(SHORT EXERCISE)
For the listing that follows, give again exactly the lines from the one with "Model this object" to the one with "const hugDepth = bowOver(halfStrap);", including both.

── DATA SHOWN

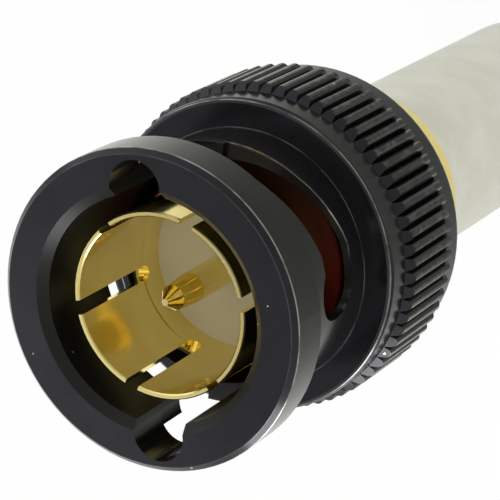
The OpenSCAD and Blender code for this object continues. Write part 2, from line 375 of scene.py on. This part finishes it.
@dataclass(frozen=True)
class NutPlating(Plating):
    """The nut's black plating: painted highlights on corners, slot edges and crests, dust, and painted shade with a
    rougher tone inside.
    """

    # Painted highlights along the turned corners of the flange and the grip.
    corners: tuple[HighlightRing, ...] = (
        HighlightRing(6.87, 38.76, 0.055, 0.75),
        HighlightRing(6.63, 39.0, 0.035, 0.12),
        HighlightRing(6.72, 36.75, 0.030, 0.3),
        HighlightRing(6.98, 30.67, 0.060, 0.6),
        HighlightRing(5.77, 30.70, 0.045, 0.35),
    )
    slopes: tuple[Slope, ...] = (Slope(9.35, 42.1, 0.31), Slope(42.1, 76.7, 0.79), Slope(76.7, 93.5, -0.1))
    slot_z_mm: float = 32.875
    slot_start_deg: Span = (4.0, 10.0)
    slot_end_deg: Span = (77.0, 85.0)
    bore_mm: Span = (5.24, 5.32)
    neck_inner_mm: Span = (5.60, 5.70)
    neck_edge_mm: Span = (5.70, 5.74)
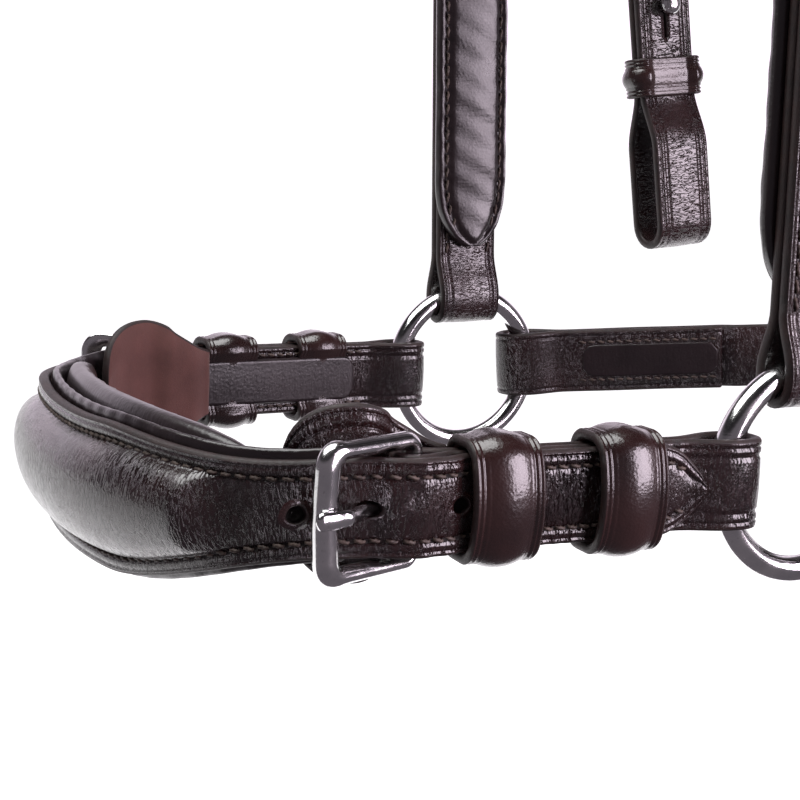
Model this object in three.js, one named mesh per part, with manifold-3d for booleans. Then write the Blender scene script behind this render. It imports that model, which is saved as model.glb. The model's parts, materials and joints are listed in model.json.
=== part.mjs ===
// A leather headcollar that also carries a bit, hanging from its crown as it would on a hook.
// Millimetres. +X points from the nose to the throat, +Y to the horse's right, +Z up to the poll.
// Every piece is drawn with the two side rings at height 0, and the whole is lowered at the end,
// so that the origin is the underside of the crown, where the poll holds it.
import * as THREE from 'three';
import { mergeVertices } from 'three/addons/utils/BufferGeometryUtils.js';
import Module from 'manifold-3d';

const wasm = await Module();
wasm.setup();

// ---------------------------------------------------------------- driving dimensions
const strapWidth = 20;
const leather = 2.6;           // one thickness of bridle leather
const gap = 0.3;               // between pieces that touch
const ringInside = 40;
const ringWire = 6;
const ringHalfSpan = 79.7;     // from the middle plane to a side ring
const crownRise = 430;         // from the side rings up to the crown leather over the poll
const crownPadding = 4.2;
const holePitch = 17;

const ringRadius = (ringInside + ringWire) / 2;
const halfStrap = strapWidth / 2;
const foldHalf = leather + gap / 2;            // half the thickness of a strap folded on itself
const billetInner = foldHalf + gap;            // where a billet lies on a folded strap
const billetOuter = billetInner + leather;
const bowOver = (half) => ringRadius - Math.sqrt(ringRadius ** 2 - half ** 2);
const hugDepth = bowOver(halfStrap);           // how far a ring's wire bows over a strap's width

// ---------------------------------------------------------------- materials
const leatherFace = new THREE.MeshStandardMaterial({ color: 0x2b1a1a, roughness: 0.42, metalness: 0 });
const leatherSoft = new THREE.MeshStandardMaterial({ color: 0x2f1f20, roughness: 0.55, metalness: 0 });
const leatherFlesh = new THREE.MeshStandardMaterial({ color: 0x5a3a33, roughness: 0.8, metalness: 0 });
const felt = new THREE.MeshStandardMaterial({ color: 0x6b6560, roughness: 0.95, metalness: 0 });
const steel = new THREE.MeshStandardMaterial({ color: 0xc9c9cc, roughness: 0.18, metalness: 1 });

// ---------------------------------------------------------------- solids and booleans
function closed(geometry) {
  geometry.deleteAttribute('normal');
  geometry.deleteAttribute('uv');
  return mergeVertices(geometry, 1e-4);
}

function toSolid(geometry) {
  const merged = closed(geometry.clone());
  const vertProperties = new Float32Array(merged.attributes.position.array);
  const triVerts = new Uint32Array(merged.index.array);
  return new wasm.Manifold(new wasm.Mesh({ numProp: 3, vertProperties, triVerts }));
}

function toGeometry(solid) {
  const mesh = solid.getMesh();
  const geometry = new THREE.BufferGeometry();
  geometry.setAttribute('position', new THREE.BufferAttribute(new Float32Array(mesh.vertProperties), 3));
  geometry.setIndex(new THREE.BufferAttribute(new Uint32Array(mesh.triVerts), 1));
  geometry.computeVertexNormals();
  return geometry;
}

function cut(geometry, ...tools) {
  return toGeometry(tools.reduce((left, tool) => left.subtract(toSolid(tool)), toSolid(geometry)));
}

function join(geometry, ...more) {
  return toGeometry(more.reduce((sum, next) => sum.add(toSolid(next)), toSolid(geometry)));
}

// The same piece for the horse's left side: y changes sign, and each triangle turns over.
function mirrored(geometry) {
  const copy = closed(geometry.clone()).scale(1, -1, 1);
  const index = copy.index.array;
  for (let i = 0; i < index.length; i += 3) {
    [index[i], index[i + 1]] = [index[i + 1], index[i]];
  }
  copy.computeVertexNormals();
  return copy;
}

// ---------------------------------------------------------------- frames along a strap
// A frame has an origin and three directions: along the strap, across its width, and outward.
function frame(origin, along, outward) {
  const a = along.clone().normalize();
  const w = new THREE.Vector3().crossVectors(a, outward).normalize();
  const o = new THREE.Vector3().crossVectors(w, a);
  return { origin, a, w, o };
}

function pointIn(f, along, out, wide) {
  return f.origin.clone().addScaledVector(f.a, along).addScaledVector(f.o, out).addScaledVector(f.w, wide);
}

// Moves a geometry drawn as x along, y outward, z wide into a frame.
function into(f, geometry) {
  return geometry.applyMatrix4(new THREE.Matrix4().makeBasis(f.a, f.o, f.w).setPosition(f.origin));
}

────

(CORRECT RESULT)
Model this object in three.js, one named mesh per part, with manifold-3d for booleans. Then write the Blender scene script behind this render. It imports that model, which is saved as model.glb. The model's parts, materials and joints are listed in model.json.
=== part.mjs ===
// A leather headcollar that also carries a bit, hanging from its crown as it would on a hook.
// Millimetres. +X points from the nose to the throat, +Y to the horse's right, +Z up to the poll.
// Every piece is drawn with the two side rings at height 0, and the whole is lowered at the end,
// so that the origin is the underside of the crown, where the poll holds it.
import * as THREE from 'three';
import { mergeVertices } from 'three/addons/utils/BufferGeometryUtils.js';
import Module from 'manifold-3d';

const wasm = await Module();
wasm.setup();

// ---------------------------------------------------------------- driving dimensions
const strapWidth = 20;
const leather = 2.6;           // one thickness of bridle leather
const gap = 0.3;               // between pieces that touch
const ringInside = 40;
const ringWire = 6;
const ringHalfSpan = 79.7;     // from the middle plane to a side ring
const crownRise = 430;         // from the side rings up to the crown leather over the poll
const crownPadding = 4.2;
const holePitch = 17;

const ringRadius = (ringInside + ringWire) / 2;
const halfStrap = strapWidth / 2;
const foldHalf = leather + gap / 2;            // half the thickness of a strap folded on itself
const billetInner = foldHalf + gap;            // where a billet lies on a folded strap
const billetOuter = billetInner + leather;
const bowOver = (half) => ringRadius - Math.sqrt(ringRadius ** 2 - half ** 2);
const hugDepth = bowOver(halfStrap);           // how far a ring's wire bows over a strap's width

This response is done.